While the modern-day eatery, just two blocks away from the original fort, pays tribute to its American heritage with menu items like Plymouth Rock chicken and pimento cheese, its cocktail list, curated by owner St. John Frizell and featuring a Colonial Cooler and a Barbados Buck, suggests a Tory influence. Perhaps these are offerings to appease Red Hook’s Redcoat ghosts: the remains of three British soldiers from that battle are reportedly buried at Columbia and Nelson Streets, on the other side of Red Hook Park.
Spuyten Duyvil Creek is far from Spuyten Duyvil, the brewpub (and its sister biz, an eclectic grocery a few blocks away). The creek connects the Hudson River to the Harlem River, separating Manhattan from the Bronx and thus from mainland America. The creek’s name (which has also become the name of the adjoining Bronx neighborhood), is Dutch—but whether it should be translated as “devil’s spout,” “devil’s whirlpool” or “in spite of the devil” remains an open question. The latter was put forth by Washington Irving, who once again insinuated himself into Gotham mythology with a tale of a New Amsterdam trumpeter who was drowned in the creek by the devil himself and fated to walk the banks of Inwood Hill Park for all time.
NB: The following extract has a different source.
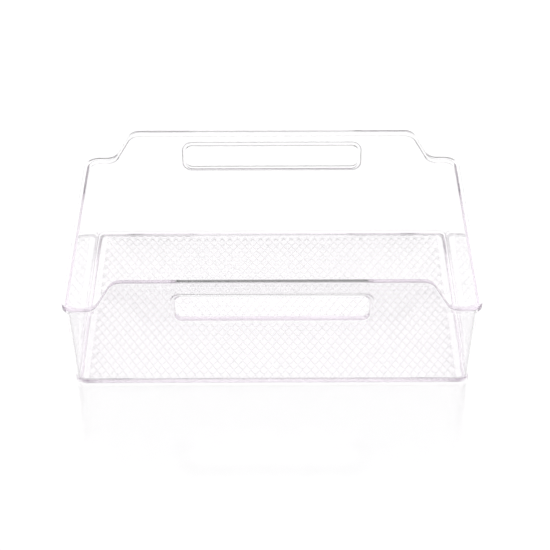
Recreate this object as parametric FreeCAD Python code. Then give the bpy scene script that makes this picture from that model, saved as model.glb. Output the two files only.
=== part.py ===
"""Wide clear fridge bin: a thin-walled open tray with a raised centre and a hand slot in both long walls.

Millimetres. +X runs along the long walls, -Y is the front, +Z is up, and the origin is the middle of the
underside. The real bin is one injection moulding, so each solid below is one region of it: the regions meet
face to face, share no volume and together make the whole moulding.
"""
import FreeCAD, Part
import math
import os

from FreeCAD import Vector

# Overall size, over the rim
LENGTH = 315.7
WIDTH = 204.2
HEIGHT = 104.3            # top of the raised centre of the long walls
LOW_HEIGHT = 77.3         # top of the end walls and of the four corners

# Tub
WALL = 2.4
FLOOR = 2.2
BASE_LENGTH = 306.5       # outside of the walls, at the underside
BASE_WIDTH = 195.0
DRAFT = 0.03              # outward lean of every wall, mm per mm of height
BASE_CORNER_R = 10.0      # outside corner radius in plan
INNER_BEND_R = 3.5        # inside bend between floor and wall
OUTER_BEND_R = 2.0        # outside bend between floor and wall

# Groove round the underside, which leaves a narrow foot outside it
GROOVE_INSET = 3.6        # from the outline of the underside to the groove
GROOVE_WIDTH = 1.4
GROOVE_DEPTH = 1.1

# Rim: a solid band round the outside of the walls' top, rounded above and bevelled a little below
RIM_DROP = 4.9            # from the rim's top to its underside
RIM_CAP = 2.2             # the wall regions end this far below the rim's top
RIM_CORNER_R = 14.0
RIM_ROUND_R = 1.45        # along the outside of the rim's top
RIM_BEVEL = 0.3           # along the outside of the rim's underside

# Crest line of the long walls: low, an S-curve, the raised centre, an S-curve, low
CREST_MID_X = 125.1       # where the S-curve is half way up
CREST_R = 11.0            # radius of both of its bends
CREST_SLOPE = 60.0        # degrees, on the straight run between the bends

# Hand slot and the collar that stiffens its edge
SLOT_LENGTH = 144.7
SLOT_LOW = 68.4
SLOT_HIGH = 90.1
SLOT_R = 5.0
COLLAR_T = 3.0
COLLAR_SETBACK = 0.15     # how far the collar's face stays behind the rim's
COLLAR_EDGE_R = 0.77

# Planes that part the regions
CORNER_SPAN = 14.5        # each corner region, measured in from the rim's edge
RISE_START_X = 109.6      # where the raised rim ends and the regions that hold the S-curves begin

# Cutting solids
FAR = 400.0               # larger than the bin
OVERSHOOT = 20.0          # how far a cutting solid runs past the bin's top or underside
TOUCH = 1e-4              # points this close count as lying on a plane

HALF_LENGTH = LENGTH / 2
HALF_WIDTH = WIDTH / 2
CORNER_X = HALF_LENGTH - CORNER_SPAN
CORNER_Y = HALF_WIDTH - CORNER_SPAN
COLLAR_HALF = SLOT_LENGTH / 2 + COLLAR_T
COLLAR_LOW = SLOT_LOW - COLLAR_T
COLLAR_HIGH = SLOT_HIGH + COLLAR_T


def box(low, high):
    """Axis-aligned box between two corners."""
    size = [high[i] - low[i] for i in range(3)]
    return Part.makeBox(*size, Vector(*low))


def rounded_rectangle(half_u, half_v, radius, place):
    """Closed wire of a rounded rectangle; place(u, v) gives each point in space."""
    edges = []
    diagonal = radius * (1 - math.sqrt(0.5))
    corners = [(1, -1), (1, 1), (-1, 1), (-1, -1)]
    starts, middles, ends = [], [], []
    for su, sv in corners:
        along_u = place(su * (half_u - radius), sv * half_v)
        along_v = place(su * half_u, sv * (half_v - radius))
        middles.append(place(su * (half_u - diagonal), sv * (half_v - diagonal)))
        starts.append(along_u if su * sv < 0 else along_v)
        ends.append(along_v if su * sv < 0 else along_u)
    for i in range(4):
        edges.append(Part.Arc(starts[i], middles[i], ends[i]).toShape())
        edges.append(Part.LineSegment(ends[i], starts[(i + 1) % 4]).toShape())
    return Part.Wire(edges)


def plan_wire(half_x, half_y, radius, z):
    return rounded_rectangle(half_x, half_y, radius, lambda u, v: Vector(u, v, z))


def plan_prism(half_x, half_y, radius, low, high):
    """Upright prism with a rounded rectangle for its plan."""
    face = Part.Face(plan_wire(half_x, half_y, radius, low))
    return face.extrude(Vector(0, 0, high - low))


def drafted_block(inset, low, high):
    """Solid bounded by the leaning walls: inset 0 is their outside, inset WALL their inside."""
    wires = []
    for z in (low, high):
        lean = DRAFT * z - inset
        wires.append(plan_wire(BASE_LENGTH / 2 + lean, BASE_WIDTH / 2 + lean, BASE_CORNER_R - inset, z))
    return Part.makeLoft(wires, True, True)


def round_edges_at(solid, z, radius):
    """Fillet every edge that lies in the plane at height z."""
    edges = []
    for edge in solid.Edges:
        bounds = edge.BoundBox
        if abs(bounds.ZMin - z) < TOUCH and abs(bounds.ZMax - z) < TOUCH:
            edges.append(edge)
    return solid.makeFillet(radius, edges)


def under_crest(drop):
    """Everything below the crest line after it has moved straight down by drop."""
    slope = math.radians(CREST_SLOPE)
    rise = HEIGHT - LOW_HEIGHT
    bend_x = CREST_R * math.sin(slope)
    bend_z = CREST_R * (1 - math.cos(slope))
    half_bend_x = CREST_R * math.sin(slope / 2)
    half_bend_z = CREST_R * (1 - math.cos(slope / 2))
    straight_x = (rise - 2 * bend_z) / math.tan(slope)
    low_x = CREST_MID_X + straight_x / 2 + bend_x
    high_x = CREST_MID_X - straight_x / 2 - bend_x
    low_z = LOW_HEIGHT - drop
    high_z = HEIGHT - drop

    def point(side, x, z):
        return Vector(side * x, -FAR, z)

    def s_curve(side):
        """Edges from the low end up to the raised centre, on the side given by its sign."""
        foot = point(side, low_x, low_z)
        foot_middle = point(side, low_x - half_bend_x, low_z + half_bend_z)
        foot_end = point(side, low_x - bend_x, low_z + bend_z)
        head_start = point(side, high_x + bend_x, high_z - bend_z)
        head_middle = point(side, high_x + half_bend_x, high_z - half_bend_z)
        head = point(side, high_x, high_z)
        return [
            Part.LineSegment(point(side, FAR, low_z), foot).toShape(),
            Part.Arc(foot, foot_middle, foot_end).toShape(),
            Part.LineSegment(foot_end, head_start).toShape(),
            Part.Arc(head_start, head_middle, head).toShape(),
        ]

    base = -FAR
    edges = s_curve(1) + s_curve(-1)
    edges.append(Part.LineSegment(point(1, high_x, high_z), point(-1, high_x, high_z)).toShape())
    for side in (1, -1):
        edges.append(Part.LineSegment(point(side, FAR, low_z), point(side, FAR, base)).toShape())
    edges.append(Part.LineSegment(point(1, FAR, base), point(-1, FAR, base)).toShape())
    wire = Part.Wire(Part.__sortEdges__(edges))
    return Part.Face(wire).extrude(Vector(0, 2 * FAR, 0))


def slot_prism(grow, side):
    """The hand slot made larger all round by grow, from the bin's middle out through one long wall."""
    middle_z = (SLOT_LOW + SLOT_HIGH) / 2
    half_x = SLOT_LENGTH / 2 + grow
    half_z = (SLOT_HIGH - SLOT_LOW) / 2 + grow
    wire = rounded_rectangle(half_x, half_z, SLOT_R + grow, lambda u, v: Vector(u, 0, middle_z + v))
    return Part.Face(wire).extrude(Vector(0, side * FAR, 0))


def underside_groove():
    """Ring that cuts the groove under the floor's edge."""
    rings = []
    for inset in (GROOVE_INSET, GROOVE_INSET + GROOVE_WIDTH):
        half_x = BASE_LENGTH / 2 - inset
        half_y = BASE_WIDTH / 2 - inset
        rings.append(plan_prism(half_x, half_y, BASE_CORNER_R - inset, -OVERSHOOT, GROOVE_DEPTH))
    return rings[0].cut(rings[1])


def outside_block():
    """The bin's outside below the rim, filled solid, with square bends."""
    return drafted_block(0, 0, HEIGHT + OVERSHOOT)


def inside_block():
    """The space between the walls' inner faces, from the floor up past the rim, with square bends."""
    return drafted_block(WALL, FLOOR, HEIGHT + OVERSHOOT)


def make_tub():
    """Floor and walls up to the underside of the rim, with the space for both slot collars left out."""
    outside = round_edges_at(outside_block(), 0, OUTER_BEND_R)
    inside = round_edges_at(inside_block(), FLOOR, INNER_BEND_R)
    tub = outside.cut(inside).cut(underside_groove()).common(under_crest(RIM_CAP))
    for side in (-1, 1):
        tub = tub.cut(slot_prism(COLLAR_T, side))
    return tub


def shared_edges(solid, first, second):
    """Edges of a solid that lie on the surfaces of two other solids."""
    found = []
    for edge in solid.Edges:
        middle = edge.valueAt((edge.FirstParameter + edge.LastParameter) / 2)
        if all(on_surface(other, middle) for other in (first, second)):
            found.append(edge)
    return found


def on_surface(solid, point):
    return solid.isInside(point, TOUCH, True) and not solid.isInside(point, TOUCH, False)


def make_rim():
    """Band all the way round, following the crest line, and closed over the top of the walls."""
    outline = plan_prism(HALF_LENGTH, HALF_WIDTH, RIM_CORNER_R, -OVERSHOOT, HEIGHT + OVERSHOOT)
    top = under_crest(0)
    underside = under_crest(RIM_DROP)
    walls = outside_block().common(under_crest(RIM_CAP))
    rim = outline.common(top).cut(underside).cut(inside_block()).cut(walls)
    rim = rim.makeFillet(RIM_ROUND_R, shared_edges(rim, outline, top))
    return rim.makeChamfer(RIM_BEVEL, shared_edges(rim, outline, underside))


def make_collar(side, wall_corners):
    """Frame round one hand slot, from the wall's inner face out to just behind the rim's.

    wall_corners is the wall left outside the frame's four round corners, which squares the region off.
    """
    face_y = HALF_WIDTH - COLLAR_SETBACK
    frame = slot_prism(COLLAR_T, side).cut(slot_prism(0, side))
    frame = frame.cut(inside_block())
    ys = sorted((0, side * face_y))
    frame = frame.common(box((-FAR, ys[0], -FAR), (FAR, ys[1], FAR)))
    face_edges = []
    for edge in frame.Edges:
        bounds = edge.BoundBox
        if abs(bounds.YMin - side * face_y) < TOUCH and abs(bounds.YMax - side * face_y) < TOUCH:
            face_edges.append(edge)
    return frame.makeFillet(COLLAR_EDGE_R, face_edges).fuse(wall_corners).removeSplitter()


def corner_zones():
    """Name and cutting box of each corner region."""
    zones = {}
    for x_name, sx in (("left", -1), ("right", 1)):
        for y_name, sy in (("front", -1), ("back", 1)):
            xs = sorted((sx * CORNER_X, sx * FAR))
            ys = sorted((sy * CORNER_Y, sy * FAR))
            zones[f"{y_name}_{x_name}_corner"] = box((xs[0], ys[0], -FAR), (xs[1], ys[1], FAR))
    return zones


def end_zones():
    """Name and cutting box of the two short sides."""
    zones = {}
    for name, sx in (("left", -1), ("right", 1)):
        xs = sorted((sx * CORNER_X, sx * FAR))
        zones[name] = box((xs[0], -CORNER_Y, -FAR), (xs[1], CORNER_Y, FAR))
    return zones


def long_zone(side, x_low, x_high, z_low, z_high):
    ys = sorted((side * CORNER_Y, side * FAR))
    return box((x_low, ys[0], z_low), (x_high, ys[1], z_high))


def build_nodes():
    """Every region of the moulding by name."""
    nodes = {}
    tub = make_tub()
    rim = make_rim()

    floor_half_x = BASE_LENGTH / 2 - WALL - INNER_BEND_R
    floor_half_y = BASE_WIDTH / 2 - WALL - INNER_BEND_R
    floor_corner_r = BASE_CORNER_R - WALL - INNER_BEND_R
    floor_zone = plan_prism(floor_half_x, floor_half_y, floor_corner_r, -OVERSHOOT, FLOOR + OVERSHOOT)
    nodes["floor_panel"] = tub.common(floor_zone)
    walls = tub.cut(floor_zone)

    for name, zone in corner_zones().items():
        nodes[f"{name}_wall"] = walls.common(zone)
        nodes[f"{name}_rim"] = rim.common(zone)
    for name, zone in end_zones().items():
        nodes[f"{name}_wall"] = walls.common(zone)
        nodes[f"{name}_rim"] = rim.common(zone)

    for name, side in (("front", -1), ("back", 1)):
        nodes[f"{name}_wall_lower"] = walls.common(long_zone(side, -CORNER_X, CORNER_X, -FAR, COLLAR_LOW))
        bridge_zone = long_zone(side, -COLLAR_HALF, COLLAR_HALF, COLLAR_HIGH, FAR)
        nodes[f"{name}_wall_bridge"] = walls.common(bridge_zone)
        collar_zone = long_zone(side, -COLLAR_HALF, COLLAR_HALF, COLLAR_LOW, COLLAR_HIGH)
        nodes[f"{name}_handle_collar"] = make_collar(side, walls.common(collar_zone))
        nodes[f"{name}_rim_raised"] = rim.common(long_zone(side, -RISE_START_X, RISE_START_X, -FAR, FAR))
        for end_name, sx in (("left", -1), ("right", 1)):
            xs = sorted((sx * COLLAR_HALF, sx * CORNER_X))
            nodes[f"{name}_wall_{end_name}_shoulder"] = walls.common(long_zone(side, *xs, COLLAR_LOW, FAR))
            xs = sorted((sx * RISE_START_X, sx * CORNER_X))
            nodes[f"{name}_rim_{end_name}_rise"] = rim.common(long_zone(side, *xs, -FAR, FAR))
    return nodes


def main():
    os.makedirs("parts", exist_ok=True)
    for name, shape in build_nodes().items():
        shape.exportStep(f"parts/{name}.step")


main()
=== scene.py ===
"""Clear fridge bin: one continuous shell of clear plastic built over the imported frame, in metres."""
import math

import bmesh
import bpy
from mathutils import Matrix, Vector


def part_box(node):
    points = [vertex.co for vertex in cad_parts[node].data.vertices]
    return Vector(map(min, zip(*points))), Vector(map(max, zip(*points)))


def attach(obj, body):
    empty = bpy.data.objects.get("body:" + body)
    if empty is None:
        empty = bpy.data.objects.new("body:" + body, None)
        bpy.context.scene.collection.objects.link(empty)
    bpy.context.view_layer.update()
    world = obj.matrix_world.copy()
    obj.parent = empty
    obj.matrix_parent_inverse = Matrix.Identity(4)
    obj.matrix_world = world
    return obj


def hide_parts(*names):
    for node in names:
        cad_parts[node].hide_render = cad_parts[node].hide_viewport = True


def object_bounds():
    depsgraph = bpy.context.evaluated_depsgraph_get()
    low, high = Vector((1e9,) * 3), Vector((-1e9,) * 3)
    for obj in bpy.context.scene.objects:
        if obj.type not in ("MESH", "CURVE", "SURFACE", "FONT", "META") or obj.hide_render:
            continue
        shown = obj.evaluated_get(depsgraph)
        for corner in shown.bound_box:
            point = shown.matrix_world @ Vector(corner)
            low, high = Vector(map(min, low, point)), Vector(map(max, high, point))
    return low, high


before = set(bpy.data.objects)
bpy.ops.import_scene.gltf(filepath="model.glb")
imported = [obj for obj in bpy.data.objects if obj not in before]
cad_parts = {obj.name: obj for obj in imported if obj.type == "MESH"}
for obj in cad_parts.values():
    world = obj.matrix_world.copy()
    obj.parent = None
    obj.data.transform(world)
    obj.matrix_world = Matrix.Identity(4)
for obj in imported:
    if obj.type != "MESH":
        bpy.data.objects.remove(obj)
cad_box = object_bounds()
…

Here in Brooklyn, the Spuyten Duyvil bar and its companion grocery (inside the Williamsburg Mini-Mall) might consider all of the Dutch phrase’s translations appropriate to their cause: with a menu of “rare and obscure” beers on tap, it could be both the devil’s spout and his whirlpool, although guests are unlikely to drown more than their cares and sorrows at the gleaming mahogany bar.
Of course, if these historical haunts are too specific for your taste, there’s always the recent Cobble Hill arrival, Breukelen, whose name channels the entire County of Kings, and whose decor includes two original truing cables from the building of the Brooklyn Bridge. These artifacts remind pilgrims from Manhattan that without John A. Roebling’s marvelous technology, they might still need to take a boat to sample Brooklyn’s culinary delights.